Will I still see some Disney properties? Yes. I do run a review blog and, like Disney, I’d like to maximize my potential audience. I’m also a human being filled with gray areas and contradictions and I can believe all the things I believe and still want to see the newest Thor movie. But I won’t see everything they release because, frankly, I don’t really want to support Disney as a company more than I already do. It’s a personal thing and I’m under no delusion that it’s going to make any difference in the larger scheme of things.

That being said, it’s totally okay to see their films. It’s totally okay to like them. It’s totally okay to be super excited about their slate of upcoming films. But don’t confuse supporting their films as supporting some kind of moral cause. Don’t turn a blind eye to a company’s corporate practices just because you like their product. Don’t shut down other peoples’ valid criticism of the films or the company itself just because those films happen to support an issue you support. That doesn’t mean the film or the company is without flaw. You can like the product while still disliking the company. Things aren’t black-and-white and a company can make some positive progress in one area while still being really terrible and immoral in other areas. Both things can be true, and, in Disney’s case, are true. And this is true for all companies, not just Disney. But I am seeing this crop up a lot with Disney films, which is why this post exists at all.
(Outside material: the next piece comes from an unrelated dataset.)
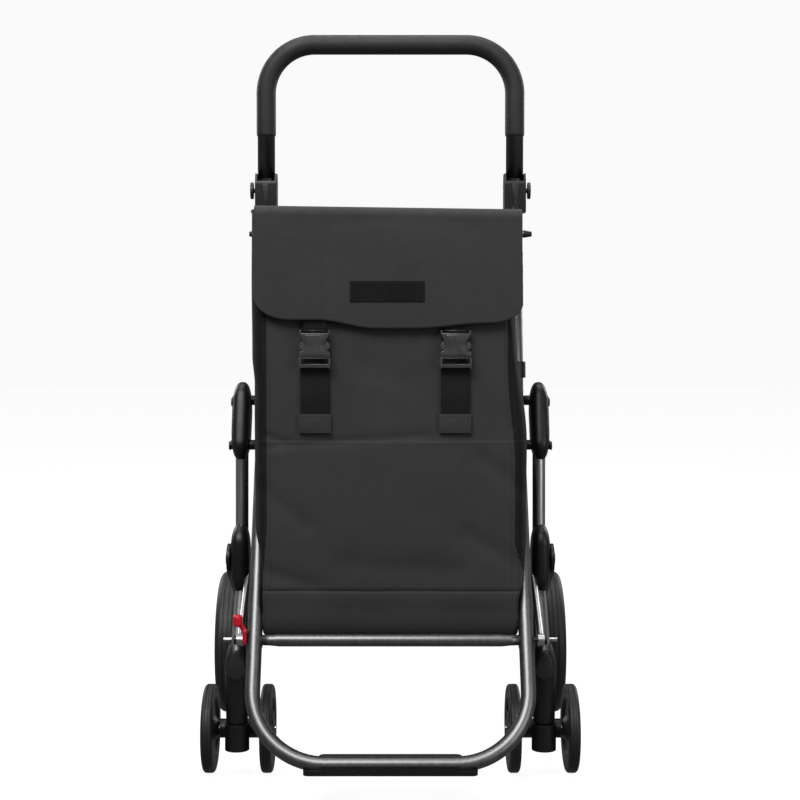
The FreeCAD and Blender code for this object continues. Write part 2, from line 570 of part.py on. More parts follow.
# ---------------------------------------------------------------- fold latch lever
lever_pivot = Vector(-frame_x - size("frame_r") - 0.6, brace_low.y, brace_low.z)
lever_plate = padded_body("lever_plate", capsule((0, 0), size("lever_r"),
                                                 (size("lever_bend_y"), size("lever_bend_z")),
                                                 size("lever_end_r")),
                          cell("lever_thick"), lever_pivot - X_AXIS * size("lever_thick"))
lever_bend = lever_pivot + Vector(-size("lever_thick") / 2, size("lever_bend_y"), size("lever_bend_z"))
knob_at = Vector(size("lever_knob_x"), lever_pivot.y + size("lever_knob_y"),
                 lever_pivot.z + size("lever_knob_z"))
lever_stem = rod("lever_stem", cell("lever_stem_r"), lever_bend, knob_at)
lever_knob = padded_body("lever_knob", [Part.Circle(Vector(0, 0, 0), Vector(0, 0, 1), size("lever_knob_r"))],
                         cell("lever_knob_high"), knob_at - Vector(0, 0, size("lever_knob_high") / 2),
                         role="XY_Plane")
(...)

Ultimately, seeing a film should never be considered a moral act because no company that ever makes a film is ever really gonna care about whatever issue they’re talking about. All they care about is money. And that’s capitalism. Everything is complicated and filled with shades of gray and big companies like Disney are never moral and seeing their films (or anyone’s) should never be considered some kind of moral statement. That being said, you can totally like and be excited about whatever you want. Just know that other people can also not be excited and/or criticize what they want, too, and their displeasure or ambivalence shouldn’t be construed as a personal attack.